Exercise requirements -
Write out all of the data exactly as it appears.

○ ○ ○ ○ ○

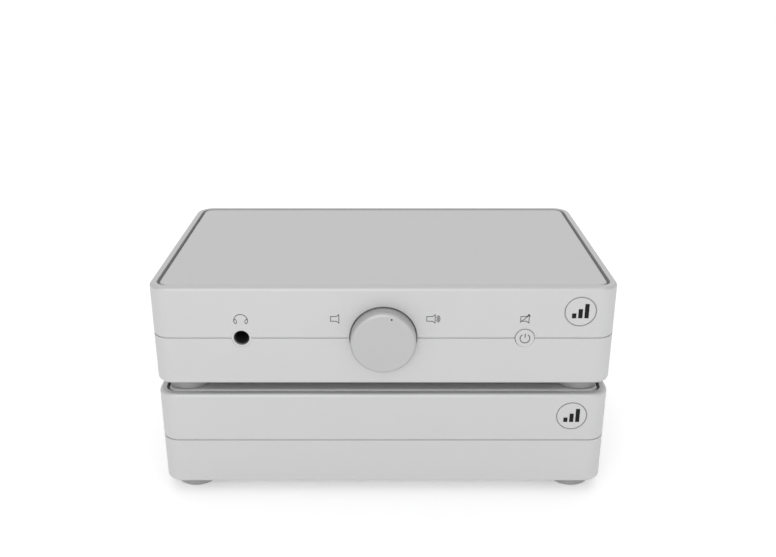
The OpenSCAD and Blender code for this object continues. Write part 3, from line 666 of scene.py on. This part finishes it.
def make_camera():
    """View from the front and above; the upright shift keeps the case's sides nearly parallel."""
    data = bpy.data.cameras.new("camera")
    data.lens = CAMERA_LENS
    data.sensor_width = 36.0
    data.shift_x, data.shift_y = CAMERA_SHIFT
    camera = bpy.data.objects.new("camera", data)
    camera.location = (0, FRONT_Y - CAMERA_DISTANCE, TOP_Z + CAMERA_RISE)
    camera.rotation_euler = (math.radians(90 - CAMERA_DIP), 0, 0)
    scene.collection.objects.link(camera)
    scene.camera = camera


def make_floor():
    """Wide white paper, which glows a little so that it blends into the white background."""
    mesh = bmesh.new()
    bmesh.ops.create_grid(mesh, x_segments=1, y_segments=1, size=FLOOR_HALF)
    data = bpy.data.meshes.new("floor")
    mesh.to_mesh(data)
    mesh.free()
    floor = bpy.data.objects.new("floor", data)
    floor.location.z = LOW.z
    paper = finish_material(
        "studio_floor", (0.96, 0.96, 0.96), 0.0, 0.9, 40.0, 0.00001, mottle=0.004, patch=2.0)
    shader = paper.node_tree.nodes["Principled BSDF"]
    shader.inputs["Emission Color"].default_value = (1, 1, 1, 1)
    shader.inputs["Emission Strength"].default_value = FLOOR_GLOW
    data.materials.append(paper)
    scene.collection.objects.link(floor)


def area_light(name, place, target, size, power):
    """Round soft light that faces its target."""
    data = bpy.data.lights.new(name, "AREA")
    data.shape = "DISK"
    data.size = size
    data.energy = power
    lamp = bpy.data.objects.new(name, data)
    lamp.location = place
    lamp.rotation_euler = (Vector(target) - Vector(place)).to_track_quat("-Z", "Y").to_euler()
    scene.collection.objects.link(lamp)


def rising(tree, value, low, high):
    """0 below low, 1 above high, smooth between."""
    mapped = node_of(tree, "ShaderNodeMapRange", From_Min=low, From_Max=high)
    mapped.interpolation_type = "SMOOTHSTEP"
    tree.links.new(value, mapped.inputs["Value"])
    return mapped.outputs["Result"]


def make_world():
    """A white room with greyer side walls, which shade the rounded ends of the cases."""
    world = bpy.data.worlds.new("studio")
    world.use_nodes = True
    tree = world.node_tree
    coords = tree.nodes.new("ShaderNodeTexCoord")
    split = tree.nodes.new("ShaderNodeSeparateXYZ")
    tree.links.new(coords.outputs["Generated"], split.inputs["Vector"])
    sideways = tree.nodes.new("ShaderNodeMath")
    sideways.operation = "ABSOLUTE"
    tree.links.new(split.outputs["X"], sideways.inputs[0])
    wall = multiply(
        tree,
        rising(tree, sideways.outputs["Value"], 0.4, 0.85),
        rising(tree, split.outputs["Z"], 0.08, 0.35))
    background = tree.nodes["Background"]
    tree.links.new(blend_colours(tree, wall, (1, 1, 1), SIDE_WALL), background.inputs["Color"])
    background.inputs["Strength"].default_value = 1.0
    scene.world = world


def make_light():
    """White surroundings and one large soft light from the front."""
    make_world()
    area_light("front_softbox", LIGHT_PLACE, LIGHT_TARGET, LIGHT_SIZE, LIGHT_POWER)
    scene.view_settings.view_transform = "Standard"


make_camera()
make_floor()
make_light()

○ ○ ○ ○ ○

Correct answer -
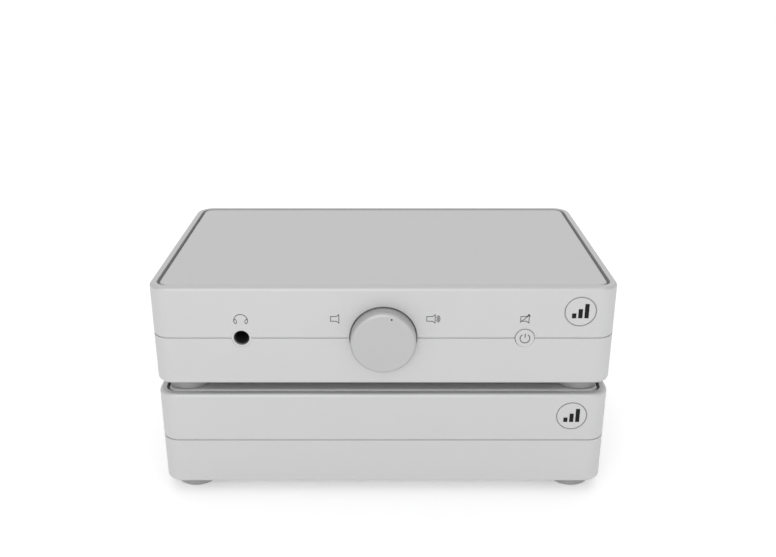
The OpenSCAD and Blender code for this object continues. Write part 3, from line 666 of scene.py on. This part finishes it.
def make_camera():
    """View from the front and above; the upright shift keeps the case's sides nearly parallel."""
    data = bpy.data.cameras.new("camera")
    data.lens = CAMERA_LENS
    data.sensor_width = 36.0
    data.shift_x, data.shift_y = CAMERA_SHIFT
    camera = bpy.data.objects.new("camera", data)
    camera.location = (0, FRONT_Y - CAMERA_DISTANCE, TOP_Z + CAMERA_RISE)
    camera.rotation_euler = (math.radians(90 - CAMERA_DIP), 0, 0)
    scene.collection.objects.link(camera)
    scene.camera = camera


def make_floor():
    """Wide white paper, which glows a little so that it blends into the white background."""
    mesh = bmesh.new()
    bmesh.ops.create_grid(mesh, x_segments=1, y_segments=1, size=FLOOR_HALF)
    data = bpy.data.meshes.new("floor")
    mesh.to_mesh(data)
    mesh.free()
    floor = bpy.data.objects.new("floor", data)
    floor.location.z = LOW.z
    paper = finish_material(
        "studio_floor", (0.96, 0.96, 0.96), 0.0, 0.9, 40.0, 0.00001, mottle=0.004, patch=2.0)
    shader = paper.node_tree.nodes["Principled BSDF"]
    shader.inputs["Emission Color"].default_value = (1, 1, 1, 1)
    shader.inputs["Emission Strength"].default_value = FLOOR_GLOW
    data.materials.append(paper)
    scene.collection.objects.link(floor)


def area_light(name, place, target, size, power):
    """Round soft light that faces its target."""
    data = bpy.data.lights.new(name, "AREA")
    data.shape = "DISK"
    data.size = size
    data.energy = power
    lamp = bpy.data.objects.new(name, data)
    lamp.location = place
    lamp.rotation_euler = (Vector(target) - Vector(place)).to_track_quat("-Z", "Y").to_euler()
    scene.collection.objects.link(lamp)


def rising(tree, value, low, high):
    """0 below low, 1 above high, smooth between."""
    mapped = node_of(tree, "ShaderNodeMapRange", From_Min=low, From_Max=high)
    mapped.interpolation_type = "SMOOTHSTEP"
    tree.links.new(value, mapped.inputs["Value"])
    return mapped.outputs["Result"]


def make_world():
    """A white room with greyer side walls, which shade the rounded ends of the cases."""
    world = bpy.data.worlds.new("studio")
    world.use_nodes = True
    tree = world.node_tree
    coords = tree.nodes.new("ShaderNodeTexCoord")
    split = tree.nodes.new("ShaderNodeSeparateXYZ")
    tree.links.new(coords.outputs["Generated"], split.inputs["Vector"])
    sideways = tree.nodes.new("ShaderNodeMath")
    sideways.operation = "ABSOLUTE"
    tree.links.new(split.outputs["X"], sideways.inputs[0])
    wall = multiply(
        tree,
        rising(tree, sideways.outputs["Value"], 0.4, 0.85),
        rising(tree, split.outputs["Z"], 0.08, 0.35))
    background = tree.nodes["Background"]
    tree.links.new(blend_colours(tree, wall, (1, 1, 1), SIDE_WALL), background.inputs["Color"])
    background.inputs["Strength"].default_value = 1.0
    scene.world = world


def make_light():
    """White surroundings and one large soft light from the front."""
    make_world()
    area_light("front_softbox", LIGHT_PLACE, LIGHT_TARGET, LIGHT_SIZE, LIGHT_POWER)
    scene.view_settings.view_transform = "Standard"


make_camera()
make_floor()
make_light()